Set exercise: Transcribe, exactly as they appear, the line that contains "Continue the three.js", the line that contains "return material", and every line in between, and nothing else.

Dataset entries:
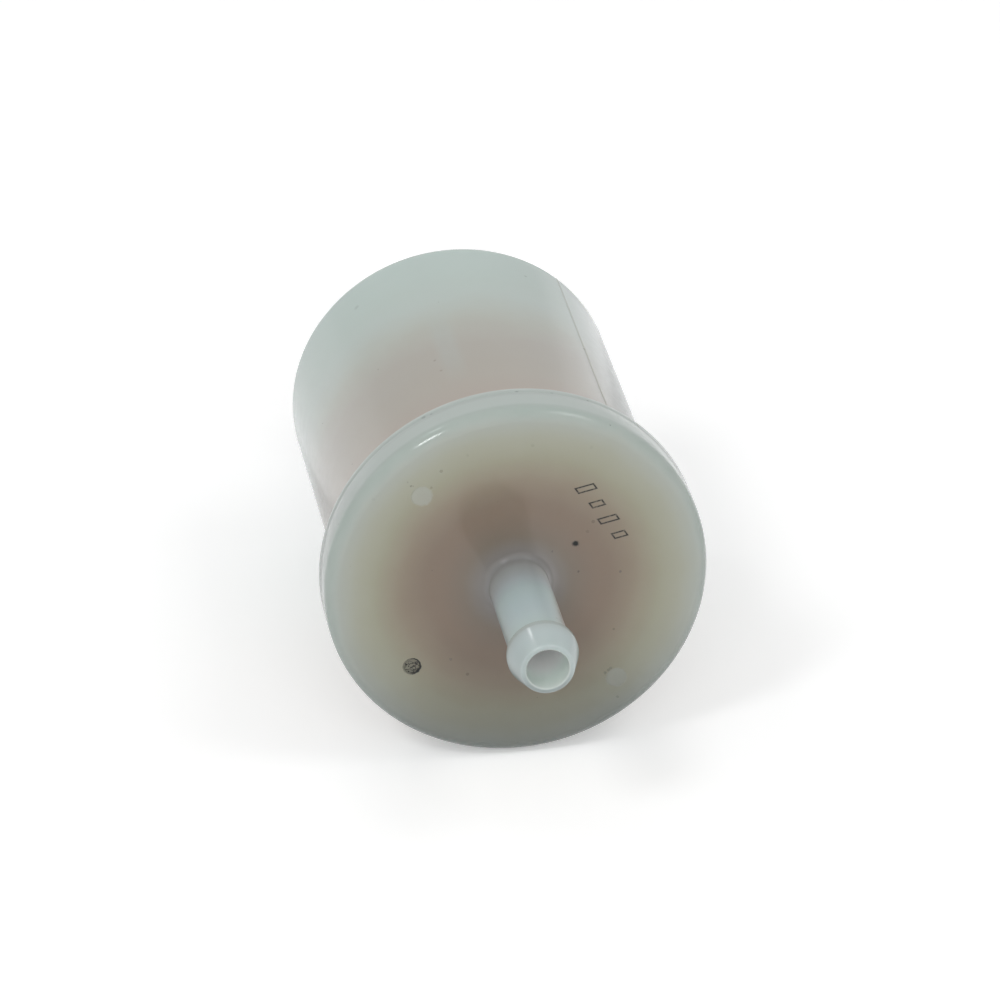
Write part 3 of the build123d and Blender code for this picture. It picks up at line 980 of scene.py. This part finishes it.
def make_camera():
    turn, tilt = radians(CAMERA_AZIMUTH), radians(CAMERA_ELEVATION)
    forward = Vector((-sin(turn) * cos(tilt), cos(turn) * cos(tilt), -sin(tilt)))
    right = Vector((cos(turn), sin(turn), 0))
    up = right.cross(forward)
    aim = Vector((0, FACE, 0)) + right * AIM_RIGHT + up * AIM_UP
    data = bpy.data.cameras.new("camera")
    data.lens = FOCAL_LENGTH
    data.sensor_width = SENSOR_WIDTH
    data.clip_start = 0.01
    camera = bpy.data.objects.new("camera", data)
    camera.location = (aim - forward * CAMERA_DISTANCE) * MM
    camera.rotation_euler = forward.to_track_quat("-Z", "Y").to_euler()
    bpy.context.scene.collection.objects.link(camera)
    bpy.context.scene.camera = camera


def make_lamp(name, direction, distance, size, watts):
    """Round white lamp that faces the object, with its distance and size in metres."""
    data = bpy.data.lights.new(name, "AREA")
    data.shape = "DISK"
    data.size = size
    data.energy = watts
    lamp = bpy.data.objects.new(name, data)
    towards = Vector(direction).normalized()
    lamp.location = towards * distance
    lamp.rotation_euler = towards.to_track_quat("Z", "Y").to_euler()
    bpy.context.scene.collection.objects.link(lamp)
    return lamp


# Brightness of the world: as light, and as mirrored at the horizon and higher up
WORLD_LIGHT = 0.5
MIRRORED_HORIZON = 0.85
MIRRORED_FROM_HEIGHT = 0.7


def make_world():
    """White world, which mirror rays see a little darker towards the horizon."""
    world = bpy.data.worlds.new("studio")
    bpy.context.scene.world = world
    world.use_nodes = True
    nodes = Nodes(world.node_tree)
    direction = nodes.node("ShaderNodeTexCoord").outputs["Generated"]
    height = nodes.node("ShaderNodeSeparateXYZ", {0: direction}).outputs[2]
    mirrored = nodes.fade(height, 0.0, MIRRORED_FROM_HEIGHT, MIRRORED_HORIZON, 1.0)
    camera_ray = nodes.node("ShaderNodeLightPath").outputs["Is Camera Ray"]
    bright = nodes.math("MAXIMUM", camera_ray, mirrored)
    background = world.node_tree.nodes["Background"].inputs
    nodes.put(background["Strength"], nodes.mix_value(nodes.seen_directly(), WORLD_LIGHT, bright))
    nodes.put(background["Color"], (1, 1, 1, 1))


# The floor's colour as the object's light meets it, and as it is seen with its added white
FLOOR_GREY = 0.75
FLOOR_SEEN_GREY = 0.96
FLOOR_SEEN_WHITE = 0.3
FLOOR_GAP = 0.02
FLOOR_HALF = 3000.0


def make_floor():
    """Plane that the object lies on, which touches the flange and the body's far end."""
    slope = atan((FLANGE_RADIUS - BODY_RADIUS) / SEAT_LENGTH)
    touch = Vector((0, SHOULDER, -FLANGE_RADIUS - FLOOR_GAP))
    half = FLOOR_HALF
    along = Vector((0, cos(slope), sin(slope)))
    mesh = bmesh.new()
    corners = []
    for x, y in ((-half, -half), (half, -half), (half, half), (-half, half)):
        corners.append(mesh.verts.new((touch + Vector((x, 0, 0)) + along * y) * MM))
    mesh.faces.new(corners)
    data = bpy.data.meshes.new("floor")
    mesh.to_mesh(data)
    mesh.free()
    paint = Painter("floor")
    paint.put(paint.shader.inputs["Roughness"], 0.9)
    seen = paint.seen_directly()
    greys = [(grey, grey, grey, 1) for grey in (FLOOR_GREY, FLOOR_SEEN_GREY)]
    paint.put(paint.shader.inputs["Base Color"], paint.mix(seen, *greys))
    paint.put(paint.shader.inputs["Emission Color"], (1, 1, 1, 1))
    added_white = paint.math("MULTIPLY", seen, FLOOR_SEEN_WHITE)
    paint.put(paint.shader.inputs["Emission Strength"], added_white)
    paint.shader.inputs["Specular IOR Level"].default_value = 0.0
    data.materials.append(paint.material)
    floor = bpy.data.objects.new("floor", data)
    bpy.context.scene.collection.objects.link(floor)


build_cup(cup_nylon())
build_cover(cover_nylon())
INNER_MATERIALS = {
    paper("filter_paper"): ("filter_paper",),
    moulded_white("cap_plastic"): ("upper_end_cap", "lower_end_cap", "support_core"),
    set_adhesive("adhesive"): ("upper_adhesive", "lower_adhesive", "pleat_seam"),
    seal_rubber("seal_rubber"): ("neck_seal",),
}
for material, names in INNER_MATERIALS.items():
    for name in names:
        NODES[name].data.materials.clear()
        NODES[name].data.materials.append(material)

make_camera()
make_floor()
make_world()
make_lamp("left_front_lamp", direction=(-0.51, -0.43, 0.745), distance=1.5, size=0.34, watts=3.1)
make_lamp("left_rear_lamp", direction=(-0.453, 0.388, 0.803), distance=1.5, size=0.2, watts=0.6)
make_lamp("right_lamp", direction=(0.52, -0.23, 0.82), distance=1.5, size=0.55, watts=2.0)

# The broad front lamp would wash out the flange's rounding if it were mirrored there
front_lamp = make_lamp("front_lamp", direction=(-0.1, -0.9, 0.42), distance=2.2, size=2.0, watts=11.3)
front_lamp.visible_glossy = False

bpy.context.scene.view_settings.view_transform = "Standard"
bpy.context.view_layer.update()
==
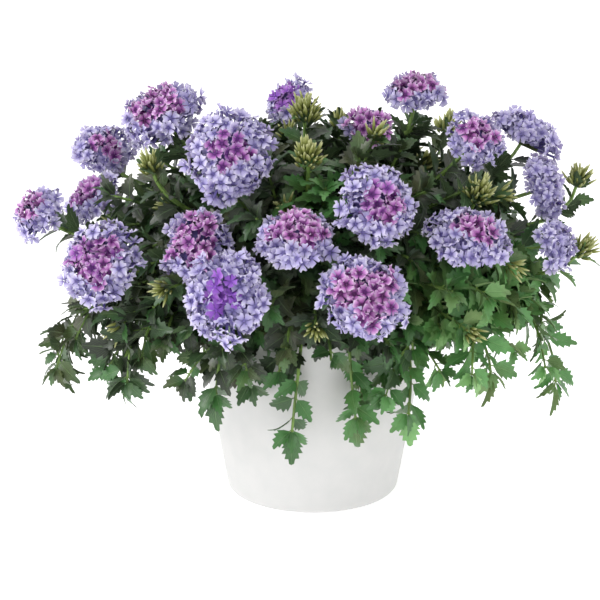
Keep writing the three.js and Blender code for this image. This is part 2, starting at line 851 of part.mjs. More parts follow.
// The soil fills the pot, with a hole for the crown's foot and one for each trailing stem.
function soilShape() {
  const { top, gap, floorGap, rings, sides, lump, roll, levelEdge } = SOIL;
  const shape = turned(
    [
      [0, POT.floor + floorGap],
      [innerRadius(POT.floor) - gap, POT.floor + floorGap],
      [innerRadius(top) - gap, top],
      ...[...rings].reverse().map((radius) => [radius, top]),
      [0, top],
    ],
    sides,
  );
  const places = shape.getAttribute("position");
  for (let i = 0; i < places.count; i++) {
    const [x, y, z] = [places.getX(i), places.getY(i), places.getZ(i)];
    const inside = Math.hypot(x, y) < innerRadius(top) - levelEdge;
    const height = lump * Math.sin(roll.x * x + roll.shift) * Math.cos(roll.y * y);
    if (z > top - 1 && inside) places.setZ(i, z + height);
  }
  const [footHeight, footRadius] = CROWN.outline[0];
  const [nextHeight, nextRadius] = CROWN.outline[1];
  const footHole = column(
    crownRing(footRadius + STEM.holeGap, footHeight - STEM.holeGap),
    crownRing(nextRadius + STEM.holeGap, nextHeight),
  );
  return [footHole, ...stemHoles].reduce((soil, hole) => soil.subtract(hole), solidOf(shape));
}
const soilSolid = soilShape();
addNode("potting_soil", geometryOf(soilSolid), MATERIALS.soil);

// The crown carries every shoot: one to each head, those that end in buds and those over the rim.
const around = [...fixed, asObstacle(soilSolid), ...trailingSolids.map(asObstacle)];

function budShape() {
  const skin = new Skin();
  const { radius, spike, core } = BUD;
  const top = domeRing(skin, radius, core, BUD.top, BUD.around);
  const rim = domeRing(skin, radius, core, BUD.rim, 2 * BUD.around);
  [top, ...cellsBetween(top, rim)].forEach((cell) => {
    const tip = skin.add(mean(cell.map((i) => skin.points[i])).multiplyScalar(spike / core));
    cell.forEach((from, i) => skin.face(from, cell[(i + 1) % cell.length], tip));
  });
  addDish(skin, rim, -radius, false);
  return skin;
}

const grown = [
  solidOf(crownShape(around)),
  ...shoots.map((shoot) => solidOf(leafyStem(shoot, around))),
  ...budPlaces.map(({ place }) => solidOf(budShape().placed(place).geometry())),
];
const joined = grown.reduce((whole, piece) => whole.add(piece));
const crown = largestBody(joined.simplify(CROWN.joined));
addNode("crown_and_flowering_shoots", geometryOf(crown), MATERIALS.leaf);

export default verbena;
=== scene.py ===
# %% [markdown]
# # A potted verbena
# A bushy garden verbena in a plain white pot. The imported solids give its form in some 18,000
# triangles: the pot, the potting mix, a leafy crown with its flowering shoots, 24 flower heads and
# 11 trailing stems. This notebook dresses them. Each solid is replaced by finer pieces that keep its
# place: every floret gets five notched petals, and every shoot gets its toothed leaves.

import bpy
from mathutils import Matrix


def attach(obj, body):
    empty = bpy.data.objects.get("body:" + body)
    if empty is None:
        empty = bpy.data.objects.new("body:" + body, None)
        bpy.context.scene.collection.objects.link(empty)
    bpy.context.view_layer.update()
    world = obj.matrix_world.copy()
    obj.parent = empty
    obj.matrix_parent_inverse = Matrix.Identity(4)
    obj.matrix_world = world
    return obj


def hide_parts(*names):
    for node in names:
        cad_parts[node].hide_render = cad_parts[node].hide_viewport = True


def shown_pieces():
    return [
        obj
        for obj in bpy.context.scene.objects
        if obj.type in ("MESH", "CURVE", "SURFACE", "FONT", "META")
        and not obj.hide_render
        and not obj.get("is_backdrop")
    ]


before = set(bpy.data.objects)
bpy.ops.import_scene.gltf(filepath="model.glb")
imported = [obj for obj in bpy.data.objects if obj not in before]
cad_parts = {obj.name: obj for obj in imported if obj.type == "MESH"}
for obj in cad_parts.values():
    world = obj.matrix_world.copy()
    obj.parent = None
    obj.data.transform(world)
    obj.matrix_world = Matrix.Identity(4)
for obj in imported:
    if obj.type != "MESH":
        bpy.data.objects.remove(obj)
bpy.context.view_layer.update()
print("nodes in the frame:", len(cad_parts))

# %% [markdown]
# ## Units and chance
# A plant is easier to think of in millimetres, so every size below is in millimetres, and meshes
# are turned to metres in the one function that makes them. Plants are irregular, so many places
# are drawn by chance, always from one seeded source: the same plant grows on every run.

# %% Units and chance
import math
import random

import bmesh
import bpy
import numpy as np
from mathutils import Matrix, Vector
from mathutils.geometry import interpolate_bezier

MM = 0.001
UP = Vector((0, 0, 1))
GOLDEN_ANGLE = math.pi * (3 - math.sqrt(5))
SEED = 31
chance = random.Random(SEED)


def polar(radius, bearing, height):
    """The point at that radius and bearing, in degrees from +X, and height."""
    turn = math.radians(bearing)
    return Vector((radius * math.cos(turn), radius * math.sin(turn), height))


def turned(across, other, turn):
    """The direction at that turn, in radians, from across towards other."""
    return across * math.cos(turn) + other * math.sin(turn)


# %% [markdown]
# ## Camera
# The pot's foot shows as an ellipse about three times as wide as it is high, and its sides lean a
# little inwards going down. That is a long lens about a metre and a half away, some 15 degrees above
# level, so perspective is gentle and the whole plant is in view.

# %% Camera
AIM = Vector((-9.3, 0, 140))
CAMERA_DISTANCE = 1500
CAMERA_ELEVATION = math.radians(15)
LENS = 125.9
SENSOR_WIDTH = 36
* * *
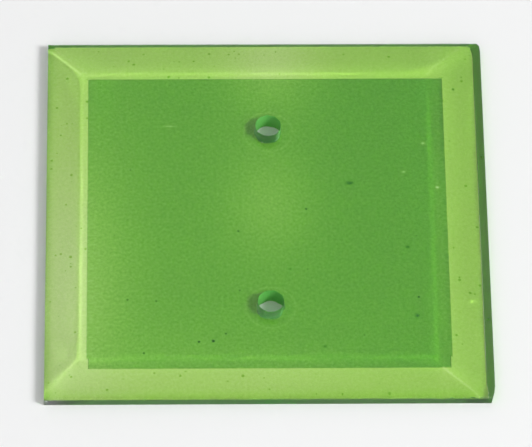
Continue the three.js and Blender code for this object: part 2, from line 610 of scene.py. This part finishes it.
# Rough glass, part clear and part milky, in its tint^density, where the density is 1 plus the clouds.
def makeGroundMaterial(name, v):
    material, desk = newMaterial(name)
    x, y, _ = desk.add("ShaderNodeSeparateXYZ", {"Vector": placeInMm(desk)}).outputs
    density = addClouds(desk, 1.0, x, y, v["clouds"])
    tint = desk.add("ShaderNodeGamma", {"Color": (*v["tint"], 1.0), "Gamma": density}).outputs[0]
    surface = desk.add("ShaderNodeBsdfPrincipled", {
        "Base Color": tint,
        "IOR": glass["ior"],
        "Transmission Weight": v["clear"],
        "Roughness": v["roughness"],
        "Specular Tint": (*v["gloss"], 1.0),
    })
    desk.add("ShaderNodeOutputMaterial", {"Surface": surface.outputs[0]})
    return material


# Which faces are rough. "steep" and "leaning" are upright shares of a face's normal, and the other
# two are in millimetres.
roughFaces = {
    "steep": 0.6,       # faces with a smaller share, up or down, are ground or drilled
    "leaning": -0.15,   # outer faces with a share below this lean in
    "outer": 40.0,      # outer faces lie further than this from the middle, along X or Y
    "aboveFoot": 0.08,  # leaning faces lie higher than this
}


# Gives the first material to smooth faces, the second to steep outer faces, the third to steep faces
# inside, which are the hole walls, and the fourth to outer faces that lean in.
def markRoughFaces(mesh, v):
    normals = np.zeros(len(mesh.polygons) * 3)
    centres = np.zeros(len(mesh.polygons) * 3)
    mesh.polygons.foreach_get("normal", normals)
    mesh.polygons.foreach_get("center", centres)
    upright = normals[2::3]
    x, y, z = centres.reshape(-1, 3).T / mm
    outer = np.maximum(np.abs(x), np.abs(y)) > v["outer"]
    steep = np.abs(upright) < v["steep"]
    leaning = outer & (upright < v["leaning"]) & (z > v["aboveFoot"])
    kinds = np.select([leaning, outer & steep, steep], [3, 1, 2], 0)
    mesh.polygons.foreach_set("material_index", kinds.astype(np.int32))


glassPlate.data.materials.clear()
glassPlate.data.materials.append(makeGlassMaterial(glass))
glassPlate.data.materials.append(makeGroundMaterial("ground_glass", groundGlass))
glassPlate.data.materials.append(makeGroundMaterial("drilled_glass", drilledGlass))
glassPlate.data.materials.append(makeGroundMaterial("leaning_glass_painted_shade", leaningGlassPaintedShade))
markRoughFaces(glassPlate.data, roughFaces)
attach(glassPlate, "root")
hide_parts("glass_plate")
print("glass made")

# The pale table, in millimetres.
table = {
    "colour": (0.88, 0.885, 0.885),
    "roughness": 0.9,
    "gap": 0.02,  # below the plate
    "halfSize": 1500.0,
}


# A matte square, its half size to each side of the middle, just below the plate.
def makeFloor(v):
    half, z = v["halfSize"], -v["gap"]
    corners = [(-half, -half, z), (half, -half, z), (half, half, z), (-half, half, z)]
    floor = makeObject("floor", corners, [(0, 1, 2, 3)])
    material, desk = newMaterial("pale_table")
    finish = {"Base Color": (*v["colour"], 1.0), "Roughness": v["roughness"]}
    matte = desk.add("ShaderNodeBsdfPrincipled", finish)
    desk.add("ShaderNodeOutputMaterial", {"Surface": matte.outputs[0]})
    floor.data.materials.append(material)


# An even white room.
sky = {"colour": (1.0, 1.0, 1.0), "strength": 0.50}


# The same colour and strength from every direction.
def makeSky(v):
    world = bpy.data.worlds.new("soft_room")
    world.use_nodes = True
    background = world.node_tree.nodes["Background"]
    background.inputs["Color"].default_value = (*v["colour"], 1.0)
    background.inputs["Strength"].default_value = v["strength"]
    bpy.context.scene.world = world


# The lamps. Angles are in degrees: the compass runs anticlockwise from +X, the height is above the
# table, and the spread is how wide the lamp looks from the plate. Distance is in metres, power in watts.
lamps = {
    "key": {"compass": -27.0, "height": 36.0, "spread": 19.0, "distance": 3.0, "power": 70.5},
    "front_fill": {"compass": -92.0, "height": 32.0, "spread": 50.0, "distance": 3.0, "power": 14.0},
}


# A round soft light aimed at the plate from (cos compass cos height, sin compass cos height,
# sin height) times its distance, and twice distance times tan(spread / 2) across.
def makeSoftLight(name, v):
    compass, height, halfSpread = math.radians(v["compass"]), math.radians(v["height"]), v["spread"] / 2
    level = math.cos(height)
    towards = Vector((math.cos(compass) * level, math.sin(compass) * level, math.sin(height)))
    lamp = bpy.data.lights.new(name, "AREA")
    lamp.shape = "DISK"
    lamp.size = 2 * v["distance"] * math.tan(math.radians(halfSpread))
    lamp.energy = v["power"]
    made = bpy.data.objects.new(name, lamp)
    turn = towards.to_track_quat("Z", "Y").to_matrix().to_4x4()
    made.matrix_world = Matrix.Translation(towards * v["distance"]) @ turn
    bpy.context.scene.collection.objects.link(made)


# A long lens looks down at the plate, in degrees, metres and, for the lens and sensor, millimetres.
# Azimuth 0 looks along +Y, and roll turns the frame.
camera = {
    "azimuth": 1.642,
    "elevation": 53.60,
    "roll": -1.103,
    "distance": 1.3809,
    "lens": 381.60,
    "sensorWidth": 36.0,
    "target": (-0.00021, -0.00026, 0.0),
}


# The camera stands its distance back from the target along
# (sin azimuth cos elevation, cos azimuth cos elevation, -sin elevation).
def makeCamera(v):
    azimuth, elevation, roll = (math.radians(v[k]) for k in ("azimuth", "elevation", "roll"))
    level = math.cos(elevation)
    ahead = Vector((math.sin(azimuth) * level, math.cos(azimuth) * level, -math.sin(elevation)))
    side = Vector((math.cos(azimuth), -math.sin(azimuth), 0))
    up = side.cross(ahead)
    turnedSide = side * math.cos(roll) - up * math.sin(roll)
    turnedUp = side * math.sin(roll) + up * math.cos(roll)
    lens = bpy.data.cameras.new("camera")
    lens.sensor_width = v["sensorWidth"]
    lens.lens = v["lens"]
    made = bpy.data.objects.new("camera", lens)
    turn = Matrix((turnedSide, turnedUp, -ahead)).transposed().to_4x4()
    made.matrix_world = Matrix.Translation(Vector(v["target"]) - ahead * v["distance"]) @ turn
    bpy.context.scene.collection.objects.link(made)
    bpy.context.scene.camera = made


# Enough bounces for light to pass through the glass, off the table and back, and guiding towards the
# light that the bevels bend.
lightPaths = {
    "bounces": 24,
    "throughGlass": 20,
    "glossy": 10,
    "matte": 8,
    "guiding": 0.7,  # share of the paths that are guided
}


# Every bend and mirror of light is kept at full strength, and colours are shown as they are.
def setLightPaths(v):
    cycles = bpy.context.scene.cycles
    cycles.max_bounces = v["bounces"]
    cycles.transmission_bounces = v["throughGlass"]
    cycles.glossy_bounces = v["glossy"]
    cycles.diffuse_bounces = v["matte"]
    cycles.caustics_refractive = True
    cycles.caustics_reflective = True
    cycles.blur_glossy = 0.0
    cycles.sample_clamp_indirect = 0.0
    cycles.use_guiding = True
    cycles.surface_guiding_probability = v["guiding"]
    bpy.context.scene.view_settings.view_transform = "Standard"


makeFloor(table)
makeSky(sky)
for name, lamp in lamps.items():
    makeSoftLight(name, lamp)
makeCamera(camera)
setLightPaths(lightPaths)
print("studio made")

Output of the task:
Continue the three.js and Blender code for this object: part 2, from line 610 of scene.py. This part finishes it.
# Rough glass, part clear and part milky, in its tint^density, where the density is 1 plus the clouds.
def makeGroundMaterial(name, v):
    material, desk = newMaterial(name)
    x, y, _ = desk.add("ShaderNodeSeparateXYZ", {"Vector": placeInMm(desk)}).outputs
    density = addClouds(desk, 1.0, x, y, v["clouds"])
    tint = desk.add("ShaderNodeGamma", {"Color": (*v["tint"], 1.0), "Gamma": density}).outputs[0]
    surface = desk.add("ShaderNodeBsdfPrincipled", {
        "Base Color": tint,
        "IOR": glass["ior"],
        "Transmission Weight": v["clear"],
        "Roughness": v["roughness"],
        "Specular Tint": (*v["gloss"], 1.0),
    })
    desk.add("ShaderNodeOutputMaterial", {"Surface": surface.outputs[0]})
    return material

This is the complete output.